Alternative to "the blind leading the blind"

I'm looking for an alternative to the blind leading the blind that won't be offensive to anyone.

Proverb - Someone who is not capable of dealing with a situation is guiding someone else who is not capable of dealing with it.

(McGraw-Hill Dictionary of American Idioms)


Okay, I see now what a terrible question I wrote. Here's the context: I wrote a question on http://apple.stackexchange.com that started out like this:

My friend has an iPad. I have never used an iPad, but am trying to help her set things up better -- so it's clearly a case of the blind leading the blind.


Solution 1:

I think I've finally got something useful, with the right tone, and a parallelism that echoes blind being repeated. To make it work, I had to swap the two roles and use the passive.

This is clearly a case of the helpless being led by the clueless.

Solution 2:

Ask George Lucas:

Who is more foolish? The fool or the fool who follows him?

Solution 3:

Newborns School Nurslings!

I'd offer you a phrase or two, but I'm afraid it would be a clear case of a putz/simpleton/jackass/buffoon/bozo advising/counseling/instructing/coaching/informing a fool/idiot/blockhead/ninny/dimwit. Give a man a proverb, after all, and it may vanish with the dropping of the first veil of dementia. Encourage a man to compose his own proverbs, though, and you nurture a lifelong habit of self-indulgence.

Choose your terms sensibly. If you're an Australian, the first may be a wally, the second may be a nitwit.

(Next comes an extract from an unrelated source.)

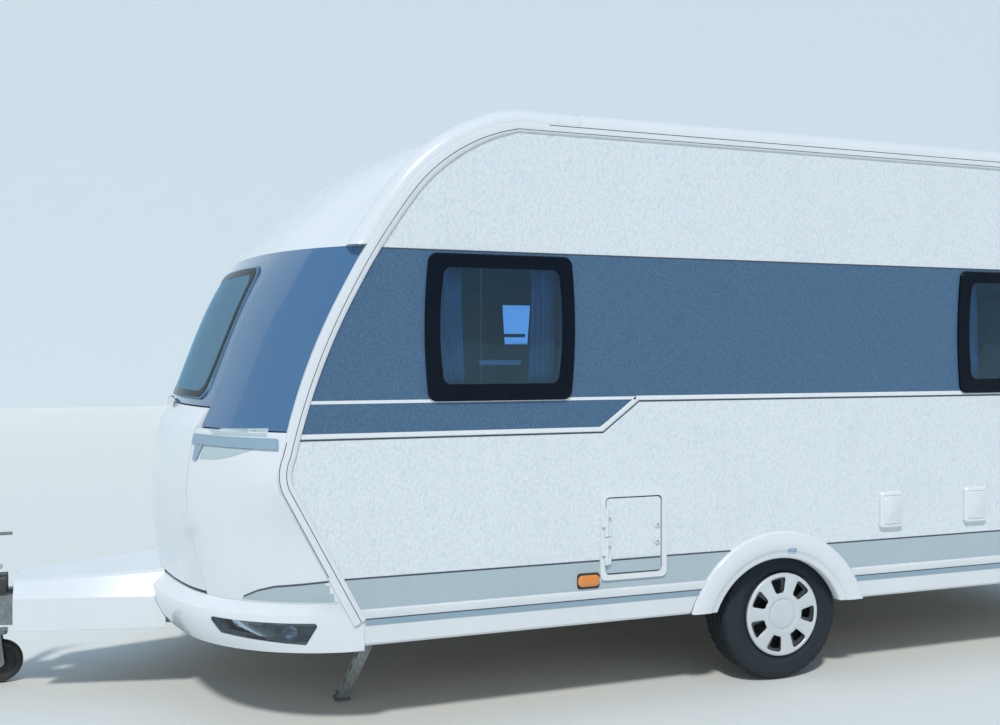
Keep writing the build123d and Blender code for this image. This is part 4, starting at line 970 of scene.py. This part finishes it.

Then stitch them together with the right verb: that wally will knock some sense into the nitwit, for sure.

Or keep it simple by calling both the first and second fools, and have one do for the other whichever of the many things it is fools don't do well. Keep it varied by choosing the terms (noun-verb-noun) to slot into the formula depending on the circumstances. It's a game you can play well, I'm sure.

Chimp Sets Table For Barbarian!

The origin of the "blind leading the blind" proverb may be this:

Abiding in the midst of ignorance, thinking themselves wise and learned, fools go aimlessly hither and thither, like blind led by the blind.

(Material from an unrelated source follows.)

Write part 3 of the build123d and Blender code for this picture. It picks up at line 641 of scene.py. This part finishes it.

(From Juan Mascaró (tr), The Upanishads, Penguin Classics, 1965, p. 58.)

In various metaphorical forms, the proverb also appears in the Canki Sutta (an article of the Buddhist Pali Canon), Horace, the Gospel of Thomas, and Matthew and Luke of the Holy Bible.

These distinguished and varied origins suggest, and Dr. Betsy Zaborowski, (former Executive Director, National Federation of the Blind Jernigan Institute) confirms, at least for herself, that you needn't concern yourself much about pushback when you use "the blind" in the way it's used in the proverb.

Goths Etch Miniatures for Vandals!

However, you asked for an alternative "that won't be offensive to anyone". I think not being offensive is situational: if you're among friends, you know (you hope) what will offend them and what will not. If you're not among friends, you know at least what is likely to offend and what is not, depending on your audience. The choice, barring ignorance, of whether or not to offend is yours, and how you go about avoiding offense is beyond my purview. Alternatives, though, those can be produced in abundance, and the likelihood of them being offensive can be assessed (by you) by examining the terms used.

ENIAC programs Colossus!

A case of the unlearned teaching the unschooled.
A case of an ignorant instructing an ignoramus.
A case of the cart trying to pull the horse.

The first and the last of these seem least likely to offend. The second...it depends on the sensitivities of those involved. Of the first, it seems fairly neutral: if said with reference to yourself and another, you've at least insulted yourself as much or more than you've insulted that other.

The third (which incorporates an improvement from the OP's comments on this answer) borrows from the familiarity of another proverb ('putting the cart before the horse') and intertwines the two proverbs: the horse pushing the cart or pulling it backward is preposterous, and the cart pulling the horse or pushing it backward is preposterous. Voila! A potentially offensive proverb has been replaced and the replacement does double duty as both old and the new: a horse not capable of pushing and a cart not capable of pulling are both in the position of doing just those things, pushing and pulling, with each other as both the leader and the led.

Who's leading whom?

Of the three explicit examples, for your purposes, I favor the first, mostly because the third is a braintwister. Beyond all the examples, though, it's notable that nobody (or very few) think that they are fools, dimwits, or simpletons, and so are unlikely to be offended by being compared to one in the same breath that you compare yourself to one--you can't be serious calling yourself a fool, and therefore you are not serious calling them one.